* BEGIN SOURCE DATA *

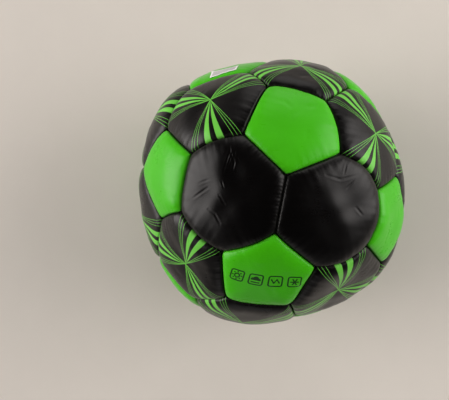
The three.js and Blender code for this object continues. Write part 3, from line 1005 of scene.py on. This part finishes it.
def core_surface(skin, seat):
    """Pierced plug with a small funnel that leads the pump needle in."""
    core = skin.sizes.core_radius / MM
    top = seat.top - STEM_RECESS
    profile = [
        (NEEDLE_HOLE_RADIUS, seat.sleeve_end),
        (core, seat.sleeve_end),
        (core, top),
        (FUNNEL_RADIUS, top),
        (NEEDLE_HOLE_RADIUS, top - FUNNEL_DEPTH),
    ]
    return turned(rounded(profile, CORE_ROUNDING), seat)


# Sticker

# Size and place of the paper sticker in millimetres, its lean, its cells along and across, and
# the rise and reach of the corner that curls up
STICKER_LENGTH = 20
STICKER_HEIGHT = 13
STICKER_THICKNESS = 0.25
STICKER_BORDER = 1.4
STICKER_UP = 21
STICKER_ASIDE = -2
STICKER_LEAN = math.radians(6)
STICKER_STEPS = (60, 36)
CURL_RISE = 0.9
CURL_REACH = 5


def sticker_surface(skin, panel, aim):
    """Paper bent over the panel along the seam that faces the aim, one corner coming up."""
    sizes = skin.sizes
    side = panel.sides[np.argmax(panel.sides @ -aim)]
    up = unit(panel.centre * (side @ panel.centre) - side)
    along = np.cross(up, panel.centre)
    columns, rows = STICKER_STEPS
    across, height = np.meshgrid(np.linspace(-0.5, 0.5, columns + 1), np.linspace(-0.5, 0.5, rows + 1))
    across = across.ravel() * STICKER_LENGTH
    height = height.ravel() * STICKER_HEIGHT
    aside = STICKER_ASIDE + across * math.cos(STICKER_LEAN) - height * math.sin(STICKER_LEAN)
    rise = STICKER_UP + across * math.sin(STICKER_LEAN) + height * math.cos(STICKER_LEAN)
    shift = along * aside[:, None] + up * rise[:, None]
    directions = unit(panel.centre * sizes.girth_radius + shift * MM)
    crowns = skin.crowns(directions, panel)
    from_corner = np.hypot(STICKER_LENGTH / 2 - across, STICKER_HEIGHT / 2 + height)
    curl = CURL_RISE * np.clip(1 - from_corner / CURL_REACH, 0, 1) ** 2 * MM
    flow = relief_over(skin, panel, directions) + curl
    places = np.stack((across, height), axis=1)
    surface = Surface()
    lift = sizes.clearance + STICKER_THICKNESS * MM
    front = surface.ring(skin.points(directions, crowns, -lift, flow), places)
    back = surface.ring(skin.points(directions, crowns, -sizes.clearance, flow), places)
    front = front.reshape(rows + 1, columns + 1)
    back = back.reshape(rows + 1, columns + 1)
    surface.add(*(part.ravel() for part in cells(front)))
    surface.add(*(part.ravel() for part in reversed(cells(back))))
    surface.band(rim_of(front), rim_of(back))
    return surface


def cells(grid):
    return grid[:-1, :-1], grid[:-1, 1:], grid[1:, 1:], grid[1:, :-1]


def rim_of(grid):
    return np.concatenate((grid[0, :-1], grid[:-1, -1], grid[-1, :0:-1], grid[:0:-1, 0]))


# Sums in node trees

class Value:
    """A number that changes over a surface, so that a pattern's sums read as sums. A colour that
    changes over the surface is handed on in one too."""

    def __init__(self, tree, socket):
        self.tree = tree
        self.socket = socket

    def worked(self, operation, *others, clamp=False):
        node = self.tree.nodes.new("ShaderNodeMath")
        node.operation = operation
        node.use_clamp = clamp
        for place, value in enumerate((self, *others)):
            feed(self.tree, value, node.inputs[place])
        return Value(self.tree, node.outputs[0])

    def __add__(self, other):
        return self.worked("ADD", other)

    def __sub__(self, other):
        return self.worked("SUBTRACT", other)

    def __mul__(self, other):
        return self.worked("MULTIPLY", other)

    def __truediv__(self, other):
        return self.worked("DIVIDE", other)

    def size(self):
        return self.worked("ABSOLUTE")

    def least(self, other):
        return self.worked("MINIMUM", other)

    def most(self, other):
        return self.worked("MAXIMUM", other)

    def squared(self):
        return self * self

    def rising(self, start, rise):
        """A start value with a rise that is as large as the number says."""
        return self * rise + start

    def within(self, limit):
        """How far the number is inside a limit on both sides of nought."""
        return self.size() * -1 + limit

    def between(self, low, high):
        """How far the number is inside a range."""
        return (self - low).least((self - high) * -1)

    def filled(self, softness):
        """1 where the number is above nought and 0 below it, with a soft step between."""
        return (self / softness).worked("ADD", 0.5, clamp=True)


def feed(tree, value, socket):
    """Links a value or a socket to a node's input, or writes a plain number there."""
    if isinstance(value, Value):
        tree.links.new(value.socket, socket)
    elif isinstance(value, bpy.types.NodeSocket):
        tree.links.new(value, socket)
    else:
        socket.default_value = value


def feed_inputs(tree, node, inputs):
    """Feeds a node's inputs by their names, written here in small letters with underscores."""
    for name, value in inputs.items():
        feed(tree, value, node.inputs[name.replace("_", " ").title()])
    return node


def add_node(tree, kind, settings=None, **inputs):
    """A node with its settings and its inputs."""
    node = tree.nodes.new(kind)
    for name, setting in (settings or {}).items():
        setattr(node, name, setting)
    return feed_inputs(tree, node, inputs)


def noise(tree, vector, scale, detail, roughness=0.5):
    """An uneven pattern between 0 and 1, about 0.5 on average."""
    node = add_node(
        tree, "ShaderNodeTexNoise", vector=vector, scale=scale, detail=detail, roughness=roughness)
    return Value(tree, node.outputs["Fac"])


def stretched(tree, vector, rotation, scale):
    """A place turned and then stretched, for patterns that run one way."""
    node = add_node(tree, "ShaderNodeMapping", vector=vector, rotation=rotation, scale=scale)
    return node.outputs["Vector"]


# Effects that several materials share. Lengths in them are millimetres.

SOCKET_KINDS = {"Vector": "NodeSocketVector", "Colour": "NodeSocketColor"}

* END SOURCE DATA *

→ PROBLEM TO SOLVE: Return nothing but the lines from the first line of the listing through the line with "CURL_REACH = 5", please, keeping every one of them unchanged.

→ WRITTEN ANSWER:
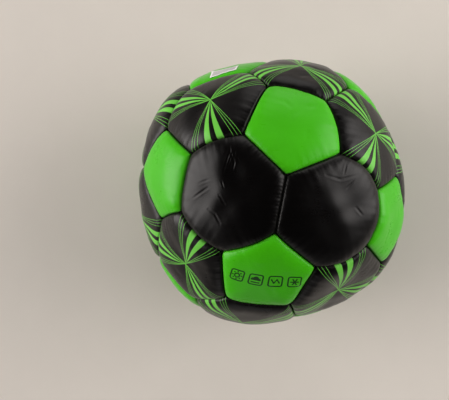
The three.js and Blender code for this object continues. Write part 3, from line 1005 of scene.py on. This part finishes it.
def core_surface(skin, seat):
    """Pierced plug with a small funnel that leads the pump needle in."""
    core = skin.sizes.core_radius / MM
    top = seat.top - STEM_RECESS
    profile = [
        (NEEDLE_HOLE_RADIUS, seat.sleeve_end),
        (core, seat.sleeve_end),
        (core, top),
        (FUNNEL_RADIUS, top),
        (NEEDLE_HOLE_RADIUS, top - FUNNEL_DEPTH),
    ]
    return turned(rounded(profile, CORE_ROUNDING), seat)


# Sticker

# Size and place of the paper sticker in millimetres, its lean, its cells along and across, and
# the rise and reach of the corner that curls up
STICKER_LENGTH = 20
STICKER_HEIGHT = 13
STICKER_THICKNESS = 0.25
STICKER_BORDER = 1.4
STICKER_UP = 21
STICKER_ASIDE = -2
STICKER_LEAN = math.radians(6)
STICKER_STEPS = (60, 36)
CURL_RISE = 0.9
CURL_REACH = 5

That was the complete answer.